Just don't try to drive your XL7 like a sports car and you'll get along fine; the suspension is soft and allows a scary amount of body lean in hard cornering - enough to have nervous passengers begging for mercy. The steering felt numb to me at highway speeds - although I got used to it after a few days with the tester.
A few other complaints: The power window switches are on the center console, not the driver's armrest or interior door panel where most drivers expect to find them and where they're easier to locate by touch. The dashboard gauges glare quite a bit in daylight, making them difficult to read.
I wished the XL7 could turn tighter, for making U-turns or swinging into parking stalls.
And I don't know whose idea it was to locate the tiny fog lamp switch about a mile away from the rest of the light controls or the rear wiper switch almost as far from the other wiper controls, but no dessert for him (or her or them) tonight.
Most crossovers are front-drivers at heart, with all-wheel either standard or, as in the case of the XL7, available.
Although it stickered at almost $28,000, my test XL7 was a front-driver, but in an up-level Limited equipment level with leather interior and a DVD player.

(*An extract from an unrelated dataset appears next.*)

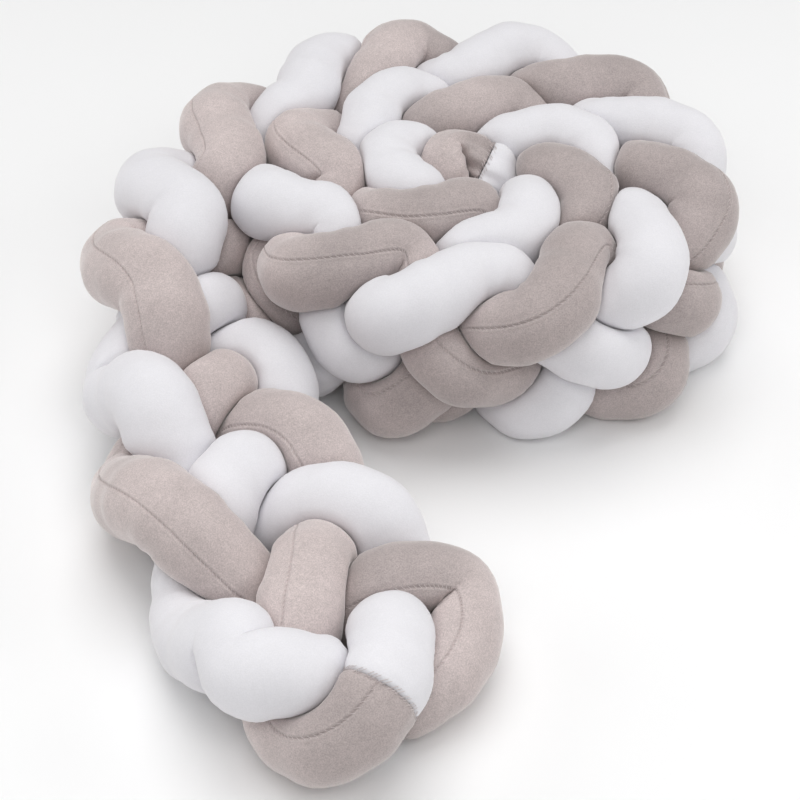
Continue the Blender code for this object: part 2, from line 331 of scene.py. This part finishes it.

All-wheel drive would have added $1,600. It's a popular option here in the Northeast - and maybe indispensable where you live. But if you're thinking of forgoing it, the combination of high ground clearance, front drive, standard traction control (and maybe some aftermarket winter tires) should make this vehicle an acceptable performer in most winter road conditions.
The front-drive tester had a tendency for the front tires to break traction in a jackrabbit start and a tendency to a little "torque steer" instability up front in hard acceleration. That manifests itself in a slight tugging on the steering wheel and, when accelerating out of a turn, a tendency for the steering wheel not to spin itself back to straight ahead.
Suzuki says that virtually all the torque normally goes to the front wheels, so I suspect the all-wheel-drive models will evidence the same shortcomings.
On sale since November, the new XL7 replaced another completely different vehicle called XL-7 (it lost its hyphen for '07) that had descended from the Sidekick, Vitara, Grand Vitara, Chevy Tracker family of little trucks. The sole surviving member of that family, the Grand Vitara, is still offered.
The '07 XL7 begins almost $1,000 more than its '06 predecessor, but the list of improvements is long, beginning with the General Motors-designed, Suzuki-assembled 3.6-liter engine. The '06 had a 2.7-liter six that delivered only 185 hp. (But fuel economy that was no better than the new model's 18 mpg city and 24 highway, as estimated by the EPA.)
The XL7 also picked up 2 inches of wheelbase in the redesign, 10 inches of overall length, 2 inches of width, 7 inches of rear seat legroom, and more shoulder room, hip room and ground clearance.
The redesign made the XL7 larger and more powerful than many competitors, including the Toyota Highlander, Honda Pilot, Nissan Murano, the Equinox, Ford Escape and Hyundai Santa Fe. But not the Saturn Outlook or its corporate twin, the GMC Acadia, which have 3 inches and 23 hp. on the Suzuki.
And, in power at least, not the new Ford Edge, which has 265 hp. under its hood (and a six-speed rather than a five-speed automatic transmission.)
The best you can do in the other competitors is 215 hp. in a Highlander, 240 in a Murano, 244 in a Pilot, and 242 in a Santa Fe.
The 185-hp. Grand Vitara is a much smaller vehicle - more than a foot and half shorter than the XL7 and starting at under $20,000.
The XL7, in fact, is the largest SUV Suzuki has ever offered. It begins at $23,534 in front drive with an automatic transmission that offers manual shifting capability; air-conditioning; anti-lock brakes; cruise control; power windows, locks and mirrors; curtain air bags, but with two rows of seating for five, not three rows for seven. Add $1,350 for a version that's identical but has a third row of seating (and automatic load-leveling shock absorbers).
The XL7 comes in basic, Luxury and the most expensive Limited equipment levels. Base prices range up to $30,184 for a Limited with all-wheel drive and the third seating row. Suzuki says the new XL7 will tow 3,500 pounds.
There is no publicly available info yet on the new XL7's reliability. In general, Suzuki's record is mixed; its dealers and its vehicles tend as groups to score poorly in the various owner surveys conducted by market researchers J.D. Power and Associates.
At least Suzuki offers a strong warranty to help allay the fears of potential buyers: three years or 36,000 miles bumper to bumper with roadside assistance plus seven years or 100,000 miles on the powertrain.
There is some comparative information available about the XL7's safety, and it's pretty good news: The vehicle scored four out of a possible five stars in its protection of the driver in frontal and side-impact crashes, and five out of five in protection of the shotgun passenger and rear passengers, respectively, in the federal government's crash tests.